The SDWA authorizes the EPA to adopt regulations to protect underground sources of drinking water (USDWs).2 Under this authority, the EPA has established the UIC program for injections of fluids, creating five classes of UIC wells.3 Class I wells are for injection of industrial non-hazardous liquids, municipal wastewater or hazardous waste; these wells penetrate the deepest and have the most stringent requirements. Class II wells are for injection of fluids to enhance oil and gas recovery. Class III covers injection wells in aid of mineral extraction. Class IV wells are exclusively for groundwater remedial action. Class V, for experimental technologies, is where the EPA has slotted the CO2 storage pilot projects it has evaluated so far.
The proposed rule would create a new Class VI for long-term CO2 gas storage. Injection of CO2 for enhanced oil and gas recovery would remain regulated as Class II wells, though the EPA leaves open the possibility of grandfathering certain Class I and II wells as Class VI wells, as the construction requirements are similar. The EPA would also consider conversions of Class V experimental wells to Class VI. The new rules would preclude injection of hazardous waste, and certain CO2 streams may constitute regulated hazardous waste, so the application for Class VI well permits would require the applicant to characterize the CO2 as being non-hazardous waste. If the CO2 stream is deemed hazardous waste, a Class I well permit would be required.
The Class VI well program would build off the previous UIC regulatory experience. The EPA notes that long-term CO2 storage presents unique technical challenges; CO2 is buoyant, potentially corrosive and would be distributed over a very large geographic area and held indefinitely. The rule provides mostly performance-based standards tailored to the specific challenges of long-term CO2 storage, but would leave a certain amount of discretion for permit writers.

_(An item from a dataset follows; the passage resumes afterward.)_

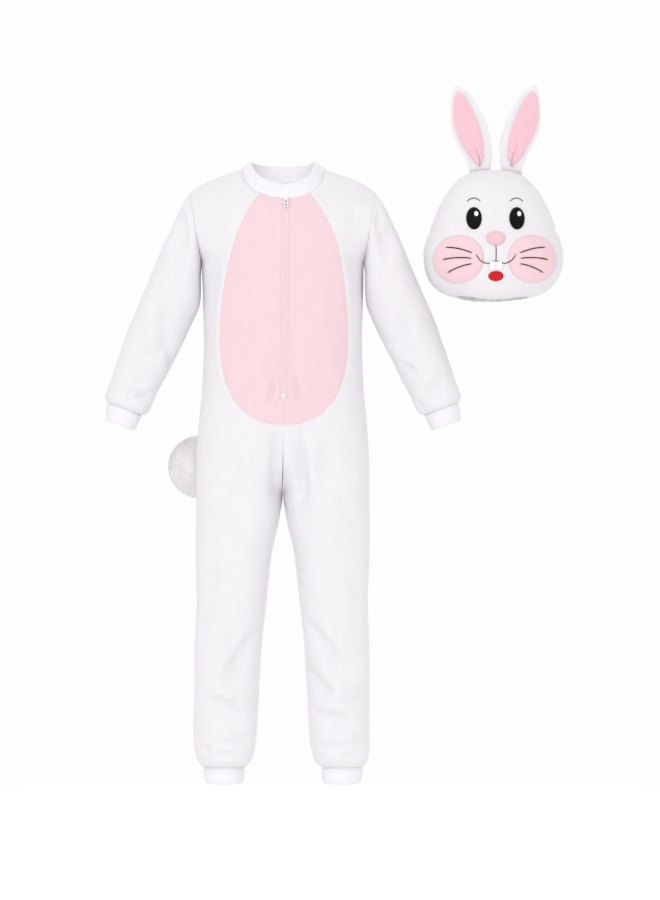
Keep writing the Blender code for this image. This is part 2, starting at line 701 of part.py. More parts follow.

The proposed rules would impose the following requirements on permit applicants, which would be required to perform a great deal of pre-application study and analysis:
- Geologic siting. Applications would include maps and cross-sections of nearby USDWs. Data must be presented to show that the injection zone is porous enough to receive CO2 without fracturing; has sufficient storage capacity to ensure that the injected CO2 would not migrate to USDWs; is overlain with a low permeability confining system; the geochemical makeup of the injection zone would not cause harmful interactions with CO2; and other geophysical information.
- Area of Review (AoR) and corrective action. Because of the potential size of the CO2 plume and greater pressures, delineation of the Class VI AoR would not be linked to a fixed radius, as it is for other UIC well classes. Rather, delineation would be based on computational modeling. The EPA would accept proprietary modeling, even though evaluation of results would be hampered, if the applicant provides the assumptions and scientific basis of the model. The AoR must be re-evaluated periodically, at least every 10 years, but the re-evaluation may be phased. The application must also identify all wells in the AoR, whether active or abandoned, and conduct corrective action as needed to ensure that no leaks occur. Such corrective action may also be phased. The applicant would be required to submit an AoR and corrective action plan at the time of application.
- Injection well construction. Well design and construction materials would need to address the specific properties of CO2, including the potential for corrosivity with existing constituents in the formation.
- Operations. Injection pressures must be carefully monitored to avoid fractures. Wells would need to be fitted with automatic shut-off valves both at the wellhead and down-hole. Corrosion must also be monitored and controlled. Permittees must implement an approved mechanical integrity testing (MIT) program.
- Plume and pressure front monitoring. Applications must include a testing and monitoring plan to confirm model predictions on plume limits and pressure fronts. The plan should also address groundwater quality and geochemical changes.
- Recordkeeping and reporting. Semi-annual reports would be required on the characteristics of injection fluids, injection pressure, flow rate, temperature, volume and annular pressure, results of MITs, groundwater quality, and other monitoring as provided for in the permit. Records must be kept three years post-closure of the CO2 reservoir.
- Well plugging, post-injection site care and site closure. The EPA's requirements would not be prescriptive, but performance-based: Applicants must submit a plan to demonstrate that migration of CO2 from the injection zone would not occur. Under other UIC well classes, post-injection site care would be required for 30 years. However, due to the many unknowns about long-term CO2 storage, the EPA proposes a 50-year site care default, but the care period may be shorter or longer depending upon data as to the risk. The Class VI permit would extend through the post-injection care period.
- Financial responsibility and long-term care. The new rules would impose a general duty to have the financial resources to close the site and perform any necessary remediation. The EPA will offer guidance at a later date as to specific recommended mechanisms for making this demonstration. These would likely include trust funds, insurance, surety bonds or a corporate demonstration of financial strength or credit worthiness.
- Public participation. The EPA would adopt the requirements in 40 CFR Parts 25 and 124. Public notice would be given for pending actions with a 30-day comment period. Internet posting of updates is recommended.
The EPA's proposed rules are helpful in establishing a nationally uniform approach to CO2 storage siting, but there is much the rules do not address, such as regulation of capture and transportation via pipeline or other means. Questions of compliance with other environmental laws, such as the Clean Air Act, are not covered. Neither do the rules speak to ongoing liability and property right issues. Therefore, the states may be expected to assert regulatory authority if carbon capture and storage is proposed in their jurisdictions. If the CCS implementation becomes widespread, Congress will need to clarify the regulatory landscape.
1 Amendments to 40 CFR Parts 144 and 146, EPA-HQ-OW-2008-0390 FRL __________, RIN 2048-AE98.
2 SDWA § 1421(d)(2), 42 USC § 300h(d)(2).